Miller was insured through Traders Insurance Company. Doc. 1-1 at ¶ 9. Her policy included uninsured motorist coverage, limited to $25,000 per person, with a total limit of $50,000 per occurrence. Doc. 6 at 19. Miller submitted a claim for uninsured motorists benefits under the policy, and Traders refused to pay the full coverage amount. Doc. 1-1 at ¶ 17.
Miller filed suit against Traders in the District Court of Wyandotte County, Kansas, asserting that Traders breached its insurance contract by not paying the uninsured motorist benefits. Doc. 1 at ¶ 1. In her Petition, Miller asked the state court for a judgment amount “that is fair and reasonable and exceeds Seventy-Five Thousand Dollars ($75,000), for their attorney's fees, their costs incurred herein, and for such other and further relief as the court deems just and proper.” Doc. 1-1 at 5.
Traders timely removed to federal court pursuant to 28 U.S.C. § 1446(b), alleging that diversity jurisdiction exists. Doc. 1 at ¶¶ 1-2. As relevant here, Traders asserts that the amount in controversy exceeds $75,000. Id. at ¶¶ 3; 6; see 28 U.S.C. § 1332 (providing federal jurisdiction for diversity cases in which the amount in controversy exceeds $75,000).
Miller timely filed a motion to remand. She argues that the amount in controversy cannot and does not exceed $75,000-despite the Petition's prayer for relief. Doc. 6 at 4. Specifically, the insurance policy on which she bases her claim limits the benefits that she and McIntosh can recover to $50,000 total. Id.; Doc. 10 at 2 (acknowledging counsel “mistakenly indicated in its prayer that [Miller was] seeking an amount exceeding $75,000 ....”). Traders opposes the request for remand. It does not dispute that Miller's contractual damages are below the jurisdictional threshold but argues that the amount in controversy is determined only by what Miller pled in her Petition. Doc. 8 at 3-4.
II
Miller's motion to remand is granted. The insurance policy at issue limited the recoverable uninsured-motorist amount to $50,000 per accident. Federal jurisdiction may not be predicated on an error where it appears to a legal certainty that the claims will not approach, much less exceed, the jurisdictional amount.

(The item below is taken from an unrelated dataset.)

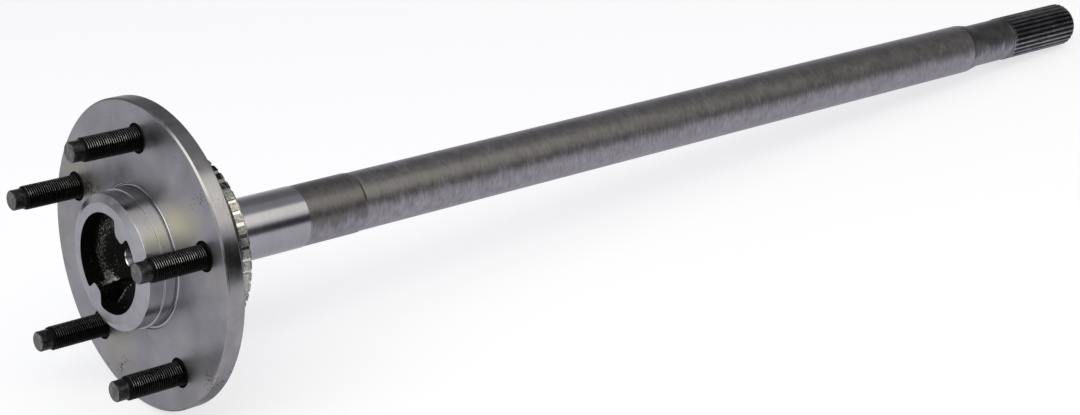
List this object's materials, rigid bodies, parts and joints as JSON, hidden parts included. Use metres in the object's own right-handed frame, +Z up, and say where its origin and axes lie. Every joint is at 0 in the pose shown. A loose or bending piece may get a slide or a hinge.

In general, to satisfy the amount in controversy to confer federal jurisdiction, “a defendant's notice of removal need include only a plausible allegation that the amount in controversy exceeds the jurisdictional threshold.” Dart Cherokee Basin Operating Co., LLC v. Owens, 574 U.S. 81, 89 (2014). “If the plaintiff's complaint, filed in state court, demands monetary relief of a stated sum, that sum, if asserted in good faith, is ‘deemed to be the amount in controversy.'” Id. at 84 (quoting § 1446(c)(2)). But “where insurance coverage is denied, the maximum ‘amount in controversy is the maximum limit of the insurer's liability under the policy.'” State Farm Mut. Auto. Ins. Co. v. Narvaez, 149 F.3d 1269, 1271 (10th Cir. 1998) (quoting Farmers Ins. Co. v. McClain, 603 F.2d 821, 823 (10th Cir. 1979)); see also 14AA Charles Alan Wright & Arthur R. Miller, Fed. Prac. & Proc. § 3710 (4th ed. 2022) (citing cases in support of the rule that where a claim for damages “exceeds the policy limits, the maximum limit of the insurer's liability under the policy for the particular claim is the measure for determining whether the statutorily required amount in controversy is satisfied”).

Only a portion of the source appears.